Çok değil bir kaç hafta kaldı Amerika'dan , burdaki evimizden ve hayatımızdan ayrılmaya. Bu sefer ki istikamet Avrupa , Belçika..
Bundan 2.5 sene öncesinin sıcak bir Temmuz ayını hatırlıyorum . Beni Türkiye'ye ait herşeyden kocaman bir okyanusla ayıracak olan yolculuğa hazırlanışımı. İçimin burukluğunu. Ayrılığın açısından bana mı öyle geldi yoksa İstanbul bırakıp gittiğim için mi naz yaptı bilmem ama o son ay Boğaz o güne dek hiç olmadığı kadar lacivert , martılar hiç olmadıkları kadar güzel ötüyorlardı. İçinde yaşarken farkettmediğim İstanbul ,olabildiğine güzel görünüyordu gözüme o ay.
Derken hayat beni buraya , dünyanın öbür ucuna attı . Belli ki görmemi istediği,öğrenmemi istediği , hepsinden öte yaşamamı istediği şeyler vardı Amerika'da. Buraya gelişimizin ilk günlerinde eşimle yaptığımız yürüyüşlerdeki konuşmalarımız geliyor aklıma . Ağaçlarla süslü,alabildiğine uzun ve sessiz parkurda bize eşlik eden sincap ve tavşanlarla birlikte yürürken , kaç gün geçtiğini ve kaç gün kaldığını sayardık terhis bekleyen askerler gibi.
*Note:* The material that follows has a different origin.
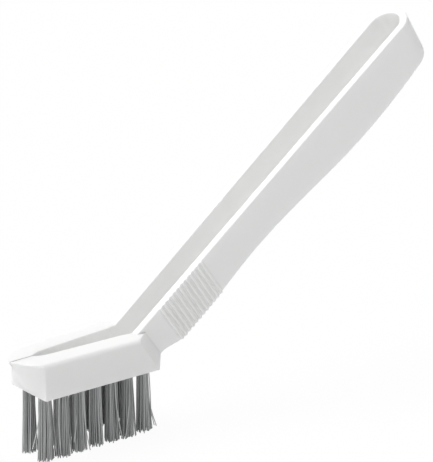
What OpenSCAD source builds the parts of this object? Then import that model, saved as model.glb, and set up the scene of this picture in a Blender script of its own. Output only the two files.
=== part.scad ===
// Crevice brush: a flat hairpin handle and its brush head in one moulding,
// with two rows of filament tufts that flat wire anchors hold in blind holes.
// The origin lies under the middle of the whole brush, on the plane of the filament tips.
// +X runs from the beak to the handle, +Z is up, and the two sides mirror in Y.

/* [Head] */
// Length of the head's underside, from the toe to the heel
head_l = 49.5; // [44:0.5:70]
// Height of the head
head_h = 13.8; // [12:0.1:20]
// Width of the head at the toe
toe_w = 21.4; // [19:0.2:30]
// Width of the head at the heel
heel_w = 27.2; // [24:0.2:36]
// Radius of the head's upper outer edges
edge_r = 1.8; // [0.6:0.1:3]

/* [Beak] */
// How far the beak runs out past the toe
beak_l = 8; // [3:0.5:14]
// Bulge of each side of the beak, seen from above
beak_bulge = 1.2; // [0.3:0.1:2.2]
// Height of the upright toe face below the beak
toe_face = 1.1; // [0.4:0.1:3]

/* [Slot in the head] */
// Thickness of the base under the slot, which holds the tufts
base_t = 7; // [6.2:0.1:9]
// Distance from the toe to the pointed front of the slot
slot_front = 1.4; // [0.5:0.1:4]
// Length of the slot's pointed front
slot_nose = 6.5; // [4:0.5:10]
// Width of the slot behind its pointed front
slot_w = 4.6; // [4.2:0.1:6]
// Width of the slot at the neck
slot_neck_w = 8.8; // [7:0.1:10]
// Width of the fine slit from the slot to the tip of the beak
slit_w = 0.45; // [0.3:0.05:0.8]
// Depth of the fine slit
slit_d = 1.6; // [0.8:0.1:3]

/* [Handle] */
// Angle of the handle above the head
handle_angle = 36; // [25:1:50]
// Distance from the toe to the bend on the head's upper face
bend_x = 43.1; // [40:0.5:60]
// Length from the bend to the centre of the round end
handle_l = 166.3; // [130:1:200]
// Width over both limbs at the neck
neck_w = 16.2; // [14.5:0.1:20]
// Width over both limbs at the round end
loop_w = 19.9; // [17:0.1:26]
// Thickness of the limbs
limb_t = 3.1; // [2:0.1:4]
// Half the length of the shoulders between the head and the limbs
shoulder = 3.1; // [1.5:0.1:4]

/* [Handle depth] */
// Depth of the limbs at the hump behind the neck
hump_d = 18.3; // [16:0.1:24]
// Depth of the limbs at the waist
waist_d = 17.1; // [14:0.1:22]
// Depth of the limbs at the belly
belly_d = 22; // [18:0.1:28]
// Depth of the limbs at the round end
end_d = 18.7; // [14:0.1:26]
// Distance from the bend to the start of the hump's flat stretch
hump_u = 15; // [12:0.5:20]
// Length of the hump's flat stretch
hump_l = 14; // [6:0.5:18]
// Distance from the bend to the waist
waist_u = 59; // [50:1:70]
// Distance from the bend to the belly
belly_u = 132; // [90:1:150]
// Radius of the round end's lower corner
end_r = 4; // [1:0.5:7]

/* [Grip ribs] */
// Number of ribs on each limb
ribs = 12; // [4:1:14]
// Distance between neighbouring ribs
rib_pitch = 2.15; // [1.8:0.05:2.4]
// Distance from the bend to the first rib
rib_u = 13.6; // [11:0.1:16]
// Radius of a rib's round back
rib_r = 0.7; // [0.4:0.05:0.85]
// How far a rib stands out of the limb
rib_h = 0.5; // [0.2:0.05:0.6]

/* [Tufts] */
// Tufts in each of the two rows
tufts = 7; // [4:1:7]
// Diameter of the tuft holes
hole_d = 4.6; // [3.4:0.1:4.8]
// Depth of the tuft holes
hole_depth = 5.4; // [4.8:0.1:5.6]
// Distance from the toe to the first tuft
first_tuft = 3.4; // [3.2:0.1:6]
// Distance from the last tuft to the heel
last_tuft = 3.7; // [3.5:0.1:8]
// Distance from the tufts to the side of the head
tuft_edge = 5.9; // [3.4:0.1:6.4]
// Free length of the filaments
bristle_l = 25.5; // [15:0.5:40]
// Filaments in each tuft
strands = 30; // [12:1:32]
// Thickness of a filament
strand_t = 0.44; // [0.3:0.02:0.46]
// How much wider a tuft is at its tips than at its root, along the row
spread_x = 1.5; // [1:0.05:1.6]
// How much wider a tuft is at its tips than at its root, across the row
spread_y = 1.75; // [1:0.05:1.8]

/* [Anchors] */
// Length of the flat wire anchors, across the hole and into its wall
anchor_l = 5.3; // [5:0.1:5.8]
// Height of the anchors
anchor_h = 1.8; // [1:0.1:2.2]
// Thickness of the anchors
anchor_t = 0.5; // [0.3:0.05:0.7]
// Filament folded over an anchor, above it
fold_t = 0.9; // [0.5:0.1:1.2]

/* [Fits] */
// Clearance around the tufts and the anchors
fit = 0.05; // [0.03:0.01:0.1]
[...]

Belçika öncesi geri sayım artık son haftalarında hatta son günlerinde ama benim yüreğim tıpkı 2.5 sene öncesindeki o sıcak Temmuz ayı gibi buruk yine.. Yaşadığım şehir bambaşka görünüyor gözüme , insanlar yaklaşan tatil sevincini ve telaşını , her yıl olduğundan daha bir yoğun yaşıyor sanki , sokaklar daha bir canlı, daha bir süslü , sincaplar ve tavşanlar daha çok gözüme çarpıyor. Ve tüm o soğukluğuna rağmen Carmel sımsıcak gülümsüyor bana son bir kaç gündür...
Türkiye'den ayrılışımdaki burukluğu kafamda bir mantığa oturtabilmek çok zamanımı almışken gelin görün ki Amerika'dan ayrılacağım için yaşadığım aynı burukluğu açıklamak , artık bunu defalarca yaşamış olmanın verdiği tecrübeden olsa gerek , çok kolay geliyor şimdi.. Konuştuğum insanlar,özellikle burdaki çevremdekiler özleyeceğimi söylediğimde hep “ Nesini özleyeceğimi “ soruyorlar doğal bir merakla.Belki kibar insanlarını özleyeceğim , karşılaştığımızda selam veren , her zaman yardıma hazır , güler yüzlü insanları.Yada rahatlığını özleyeceğim , istediğim herşeye kolay ulaşabilmeyi veya yürüyüş yaparken bana eşlik eden sincapları , tavşanları özleyeceğim ..ama hepsinden öte “ evimi “ özleyeceğim tıpkı Türkiye'den ayrılınca özlediğim gibi..
Hissettiğim özlem , geleceğe dair ne kadar ümitli ve heyecanlı olsamda içimin burkulmasına neden oluyor. Bu burukluğun sebebi bana göre çok sevip,özümsediğim o sıcak ortamdan ayrılacak oluşum olmalı. Bu sıcak ortam çoğunlukla evim ve ailem oluyor , bazen kurduğum güzel dostluklar veya sadece soluduğum hava. Çünkü benimle beraber yaşıyorlar o anı , içime işliyor onca yıl ve kolay kolay unutulamıyor hele ki paylaşımlarım çok fazlaysa.
İşte bu soğuk ve karlı Aralık ayında , Belçika'ya , yeni hayatıma yapacağım yolculuğu düşünüyorum. Kimbilir kaç kere yürüyüş yaparken günleri sayacağım yine ?
Ama emin olduğum bir şey var , Belçika'dan ayrılırken de tıpkı Türkiye'den ve Amerika'dan ayrılırken olduğu gibi aynı buruklukla “evimi” özleyeceğim.